The main purpose of this book is to review and evaluate the mainstream of operational research. The organization of the work is such that first the various characteristics of the field are examined and in fact a kind of research. The background of the different methods and methodologies of this field is discussed. Subsequently, the authors have proposed a new type of paradigm for operational research knowledge. Each paradigm consists of components and all of these components are discussed in detail in different chapters of the book. These components are, respectively, metaphors, ontologies, epistemologies, methodologies, values, and ethics. Together, these components form the map of operational research science. With such a map in hand, it would be easy to describe the methods. In addition to the paradigmatic typology, the authors have provided a comprehensive classification of issues in this field.
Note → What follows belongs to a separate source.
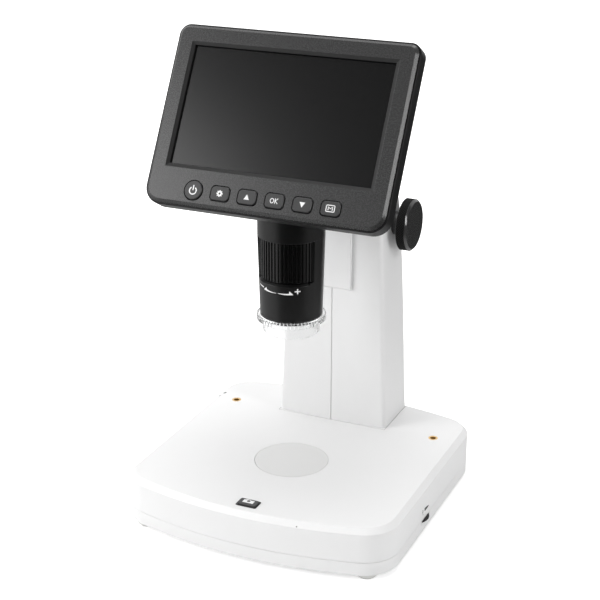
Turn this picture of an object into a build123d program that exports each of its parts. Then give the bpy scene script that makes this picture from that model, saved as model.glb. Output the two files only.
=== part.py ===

Proper understanding of the issues can determine the appropriate methods for each of these areas. In summary, the present book provides an overview of issues, methods, methodologies, paradigms, and areas of application of methods. The application areas of the present book are extensive. This quad concept include:
- Identifying the characteristics and boundaries of the field of operational research;
- Identifying the different areas of study in this field for research and study (this is very useful for graduate students);
- Identifying the mainstream of the discipline (students and users of the discipline are introduced to the discipline and techniques of the discipline);
- Determine the scope of application of each method. In fact, any method is useful in one area and may not work in another. Some methods are more appropriate for examining physical world issues, some for examining social world issues, and others for examining normative issues.